**CHALLENGE**
Can all of these lines be returned exactly?

•••••

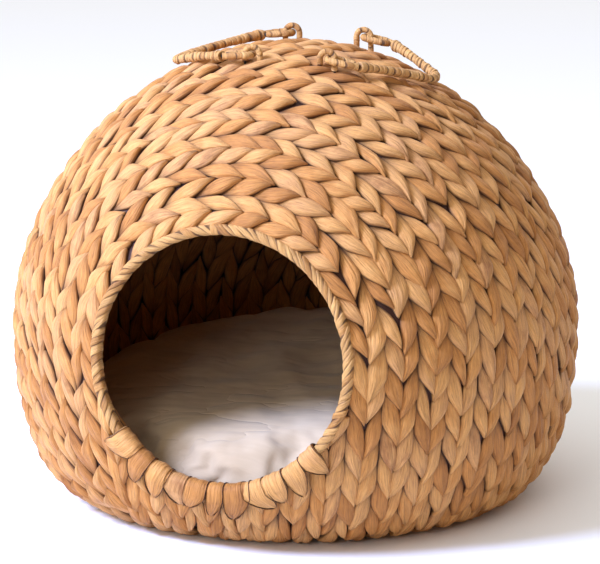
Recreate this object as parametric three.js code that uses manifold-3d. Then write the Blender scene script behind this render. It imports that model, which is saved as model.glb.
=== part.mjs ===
// A round wicker pet bed: a domed cave woven from water hyacinth over a wire frame, with a round
// mouth in front, a loose cushion inside and two wrapped carrying handles hinged on top.
// Millimetres, +Z up. The origin is the middle of the flat underside, on the axis of the round body.
// The mouth faces -Y.

import * as THREE from 'three';
import { mergeVertices } from 'three/addons/utils/BufferGeometryUtils.js';
import Module from 'manifold-3d';

// ---- Driving dimensions -------------------------------------------------------------------------

// Outer shape of the body: a superellipse dome over a rounded lower wall.
const BODY_RADIUS = 250;
const BODY_HEIGHT = 397;
const WAIST_HEIGHT = 152;
const BASE_RADIUS = 176;
const DOME_POWER_OUT = 1.92;
const DOME_POWER_UP = 1.84;
const LOWER_POWER = 2.4;

// Wall build-up, as insets from the outer shape.
const OUTER_WEAVE = 5.5;
const WIRE_INSET = 7.9;
const INNER_WEAVE_START = 10.3;
const INNER_WEAVE_END = 14;
const FRAME_WIRE = 1.4;
const GAP = 0.3;

// The mouth: its axis leaves the weave centre and leans up a little.
const MOUTH_LEAN = THREE.MathUtils.degToRad(6.5);
const MOUTH_DISTANCE = 227.8;
const MOUTH_RADIUS = 101.5;
const RIM_RADIUS = 111.3;
const RIM_PROUD = 2.5;
const RIM_BEHIND = 0.5;
const RIM_CORNER = 1.5;
const RING_WIRE = 1.8;
const RING_DEPTH = -6.5;
const RING_SLACK = 0.4;
const WEAVE_CENTRE_HEIGHT = 136;
const RIM_SEGMENTS = 48;

// The weave: courses are arches round the mouth that run down to the base on both sides.
const COURSES = 22;
const ARCH_STEPS = 16;
const BASE_EDGE = 5;
const ROW_ABOVE_BASE = 16;
const BACK_HALF_TURN = THREE.MathUtils.degToRad(3.4);
const BACK_TOP_STEPS = 4;
const BACK_TOP_ROUND = 0.93;
const APRON_COLUMNS = 8;
const APRON_ROWS = 7;
const APRON_TOP = 0.85;
const APRON_LEAST_FALL = 0.03;
const ROUND_SEGMENTS = 36;
const SHELL_STEPS = 12;

// The wire frame. Turns are in radians.
const HOOP_HEIGHTS = [38, 68, 98];
const HOOP_STEPS = 40;
const HOOP_TO_RIM = 0.03;
const HOOP_SEARCH_STEP = 0.002;
const BASE_HOOP_HEIGHT = 9;
const BACK_ARCH_TURN = Math.PI - THREE.MathUtils.degToRad(14);
const BACK_ARCH_STEPS = 12;
const RIB_PLACES = [2, 4, 6, 8, 10, 12, 14];
const RIB_STEPS = 18;
const RIB_TO_RIM = 0.012;
const RIB_TO_BACK_ARCH = 0.03;
const BASE_BARS = { left: -62, right: 62 };

// The cushion. Each point of its side is a distance in from the widest radius, and a share of the height.
const CUSHION_RADIUS = 213;
const CUSHION_TOP = 100;
const CUSHION_FOOT = 158;
const CUSHION_SIDE = [[17, 0.2], [0, 0.45], [6, 0.75], [38, 0.965]];
const CUSHION_WIDEST = 1;
const CUSHION_TILT = new THREE.Vector2(0.05, 0.118);

// The handles: two bails of wrapped wire, hooked through standing loops on the crown.
const HANDLE_CENTRE = new THREE.Vector2(12.5, -1);
const HINGE_OUT = 33;
const HINGE_HALF_LENGTH = 61.5;
const HINGE_RISE = 0.04;
const HINGE_BELOW_CROWN = { left: 2.8, right: 4.6 };
const HANDLE_REACH = { left: 87.5, right: 79.5 };
const HANDLE_BEND = 20;
const HANDLE_SLOPE = { left: 0.045, right: 0.165 };
const HANDLE_CURVE = 300;
const HANDLE_WIRE = 1.5;
const HANDLE_BINDING = 3.7;
const EYE_HALF_WIDTH = 6.25;
const EYE_SIDE_END = 19;
const EYE_NECK = 27;
const EYE_BINDING = 2.4;
const FREE_END = { beforeNeck: 2.5, insideNeck: 3.5 };
const BARE_NECK = 0.06;
const BARE_END = 0.1;
const LOOP_RADIUS = 6.5;
const LOOP_WIRE = 1.3;
const LOOP_BINDING = 2.5;
const LOOP_BINDING_FOOT = 1;
const BINDING_BORE = 0.35;
const FOOT_HOLE = 1.75;
const FOOT_HOLE_LENGTH = 60;
const WIRE_SIDES = 5;
const BINDING_SIDES = 6;

// ---- Materials ----------------------------------------------------------------------------------

const material = (color, roughness, metalness = 0) =>
  new THREE.MeshStandardMaterial({ color, roughness, metalness });
const hyacinth = () => material('#c8986a', 0.72);
const innerHyacinth = () => material('#8d6240', 0.8);
const boundHyacinth = () => material('#b98a5c', 0.7);
const wire = () => material('#4b4742', 0.45, 0.9);
const cream = () => material('#e9e1d2', 0.9);

const basket = new THREE.Group();

function add(name, geometry, look, parent = basket) {
  const mesh = new THREE.Mesh(geometry, look);
  mesh.name = name;
  parent.add(mesh);
  return mesh;
}

// ---- The outer shape and its insets -------------------------------------------------------------

function isInside(radius, height, inset) {
  if (height >= WAIST_HEIGHT) {
    const out = radius / (BODY_RADIUS - inset);
    const up = (height - WAIST_HEIGHT) / (BODY_HEIGHT - WAIST_HEIGHT - inset);
    return out ** DOME_POWER_OUT + up ** DOME_POWER_UP < 1;
  }
  if (height <= inset) {
    return false;
  }
  const out = Math.max(radius - (BASE_RADIUS - inset), 0) / (BODY_RADIUS - BASE_RADIUS);
  const down = (WAIST_HEIGHT - height) / (WAIST_HEIGHT - inset);
  return out ** LOWER_POWER + down ** LOWER_POWER < 1;
}

const weaveCentre = new THREE.Vector3(0, 0, WEAVE_CENTRE_HEIGHT);

// The last value from near to far where a test still holds, found by halving.
function lastWhere(near, far, holds) {
  for (let i = 0; i < 40; i++) {
    const middle = (near + far) / 2;
    if (holds(middle)) {
      near = middle;
    } else {
      far = middle;
    }
  }
  return near;
}

// Where a ray from the weave centre meets the shape inset by so much.
function wallPoint(direction, inset) {
  const point = new THREE.Vector3();
  lastWhere(0, 2 * BODY_RADIUS, (distance) => {
    point.copy(weaveCentre).addScaledVector(direction, distance);
    return isInside(Math.hypot(point.x, point.y), point.z, inset);
  });
  return point;
}

// The height of the outer shape over a point of the plan.
function crownHeight(x, y) {
  const out = (Math.hypot(x, y) / BODY_RADIUS) ** DOME_POWER_OUT;
  return WAIST_HEIGHT + (BODY_HEIGHT - WAIST_HEIGHT) * (1 - out) ** (1 / DOME_POWER_UP);
}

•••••

**ANSWER TO THIS TASK**
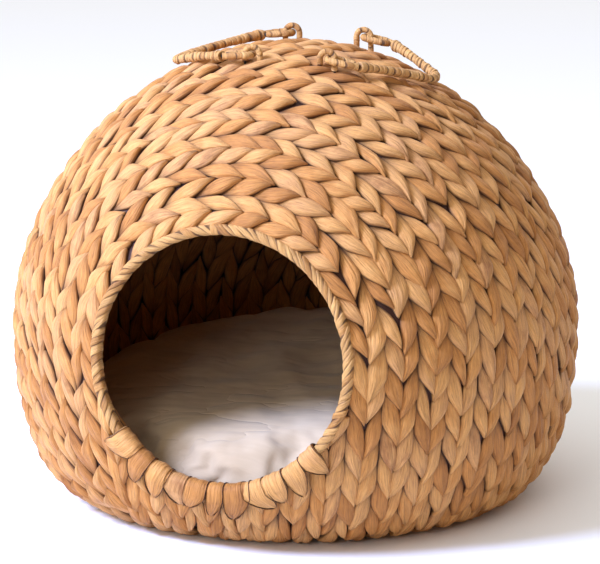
Recreate this object as parametric three.js code that uses manifold-3d. Then write the Blender scene script behind this render. It imports that model, which is saved as model.glb.
=== part.mjs ===
// A round wicker pet bed: a domed cave woven from water hyacinth over a wire frame, with a round
// mouth in front, a loose cushion inside and two wrapped carrying handles hinged on top.
// Millimetres, +Z up. The origin is the middle of the flat underside, on the axis of the round body.
// The mouth faces -Y.

import * as THREE from 'three';
import { mergeVertices } from 'three/addons/utils/BufferGeometryUtils.js';
import Module from 'manifold-3d';

// ---- Driving dimensions -------------------------------------------------------------------------

// Outer shape of the body: a superellipse dome over a rounded lower wall.
const BODY_RADIUS = 250;
const BODY_HEIGHT = 397;
const WAIST_HEIGHT = 152;
const BASE_RADIUS = 176;
const DOME_POWER_OUT = 1.92;
const DOME_POWER_UP = 1.84;
const LOWER_POWER = 2.4;

// Wall build-up, as insets from the outer shape.
const OUTER_WEAVE = 5.5;
const WIRE_INSET = 7.9;
const INNER_WEAVE_START = 10.3;
const INNER_WEAVE_END = 14;
const FRAME_WIRE = 1.4;
const GAP = 0.3;

// The mouth: its axis leaves the weave centre and leans up a little.
const MOUTH_LEAN = THREE.MathUtils.degToRad(6.5);
const MOUTH_DISTANCE = 227.8;
const MOUTH_RADIUS = 101.5;
const RIM_RADIUS = 111.3;
const RIM_PROUD = 2.5;
const RIM_BEHIND = 0.5;
const RIM_CORNER = 1.5;
const RING_WIRE = 1.8;
const RING_DEPTH = -6.5;
const RING_SLACK = 0.4;
const WEAVE_CENTRE_HEIGHT = 136;
const RIM_SEGMENTS = 48;

// The weave: courses are arches round the mouth that run down to the base on both sides.
const COURSES = 22;
const ARCH_STEPS = 16;
const BASE_EDGE = 5;
const ROW_ABOVE_BASE = 16;
const BACK_HALF_TURN = THREE.MathUtils.degToRad(3.4);
const BACK_TOP_STEPS = 4;
const BACK_TOP_ROUND = 0.93;
const APRON_COLUMNS = 8;
const APRON_ROWS = 7;
const APRON_TOP = 0.85;
const APRON_LEAST_FALL = 0.03;
const ROUND_SEGMENTS = 36;
const SHELL_STEPS = 12;

// The wire frame. Turns are in radians.
const HOOP_HEIGHTS = [38, 68, 98];
const HOOP_STEPS = 40;
const HOOP_TO_RIM = 0.03;
const HOOP_SEARCH_STEP = 0.002;
const BASE_HOOP_HEIGHT = 9;
const BACK_ARCH_TURN = Math.PI - THREE.MathUtils.degToRad(14);
const BACK_ARCH_STEPS = 12;
const RIB_PLACES = [2, 4, 6, 8, 10, 12, 14];
const RIB_STEPS = 18;
const RIB_TO_RIM = 0.012;
const RIB_TO_BACK_ARCH = 0.03;
const BASE_BARS = { left: -62, right: 62 };

// The cushion. Each point of its side is a distance in from the widest radius, and a share of the height.
const CUSHION_RADIUS = 213;
const CUSHION_TOP = 100;
const CUSHION_FOOT = 158;
const CUSHION_SIDE = [[17, 0.2], [0, 0.45], [6, 0.75], [38, 0.965]];
const CUSHION_WIDEST = 1;
const CUSHION_TILT = new THREE.Vector2(0.05, 0.118);

// The handles: two bails of wrapped wire, hooked through standing loops on the crown.
const HANDLE_CENTRE = new THREE.Vector2(12.5, -1);
const HINGE_OUT = 33;
const HINGE_HALF_LENGTH = 61.5;
const HINGE_RISE = 0.04;
const HINGE_BELOW_CROWN = { left: 2.8, right: 4.6 };
const HANDLE_REACH = { left: 87.5, right: 79.5 };
const HANDLE_BEND = 20;
const HANDLE_SLOPE = { left: 0.045, right: 0.165 };
const HANDLE_CURVE = 300;
const HANDLE_WIRE = 1.5;
const HANDLE_BINDING = 3.7;
const EYE_HALF_WIDTH = 6.25;
const EYE_SIDE_END = 19;
const EYE_NECK = 27;
const EYE_BINDING = 2.4;
const FREE_END = { beforeNeck: 2.5, insideNeck: 3.5 };
const BARE_NECK = 0.06;
const BARE_END = 0.1;
const LOOP_RADIUS = 6.5;
const LOOP_WIRE = 1.3;
const LOOP_BINDING = 2.5;
const LOOP_BINDING_FOOT = 1;
const BINDING_BORE = 0.35;
const FOOT_HOLE = 1.75;
const FOOT_HOLE_LENGTH = 60;
const WIRE_SIDES = 5;
const BINDING_SIDES = 6;

// ---- Materials ----------------------------------------------------------------------------------

const material = (color, roughness, metalness = 0) =>
  new THREE.MeshStandardMaterial({ color, roughness, metalness });
const hyacinth = () => material('#c8986a', 0.72);
const innerHyacinth = () => material('#8d6240', 0.8);
const boundHyacinth = () => material('#b98a5c', 0.7);
const wire = () => material('#4b4742', 0.45, 0.9);
const cream = () => material('#e9e1d2', 0.9);

const basket = new THREE.Group();

function add(name, geometry, look, parent = basket) {
  const mesh = new THREE.Mesh(geometry, look);
  mesh.name = name;
  parent.add(mesh);
  return mesh;
}

// ---- The outer shape and its insets -------------------------------------------------------------

function isInside(radius, height, inset) {
  if (height >= WAIST_HEIGHT) {
    const out = radius / (BODY_RADIUS - inset);
    const up = (height - WAIST_HEIGHT) / (BODY_HEIGHT - WAIST_HEIGHT - inset);
    return out ** DOME_POWER_OUT + up ** DOME_POWER_UP < 1;
  }
  if (height <= inset) {
    return false;
  }
  const out = Math.max(radius - (BASE_RADIUS - inset), 0) / (BODY_RADIUS - BASE_RADIUS);
  const down = (WAIST_HEIGHT - height) / (WAIST_HEIGHT - inset);
  return out ** LOWER_POWER + down ** LOWER_POWER < 1;
}

const weaveCentre = new THREE.Vector3(0, 0, WEAVE_CENTRE_HEIGHT);

// The last value from near to far where a test still holds, found by halving.
function lastWhere(near, far, holds) {
  for (let i = 0; i < 40; i++) {
    const middle = (near + far) / 2;
    if (holds(middle)) {
      near = middle;
    } else {
      far = middle;
    }
  }
  return near;
}

// Where a ray from the weave centre meets the shape inset by so much.
function wallPoint(direction, inset) {
  const point = new THREE.Vector3();
  lastWhere(0, 2 * BODY_RADIUS, (distance) => {
    point.copy(weaveCentre).addScaledVector(direction, distance);
    return isInside(Math.hypot(point.x, point.y), point.z, inset);
  });
  return point;
}

// The height of the outer shape over a point of the plan.
function crownHeight(x, y) {
  const out = (Math.hypot(x, y) / BODY_RADIUS) ** DOME_POWER_OUT;
  return WAIST_HEIGHT + (BODY_HEIGHT - WAIST_HEIGHT) * (1 - out) ** (1 / DOME_POWER_UP);
}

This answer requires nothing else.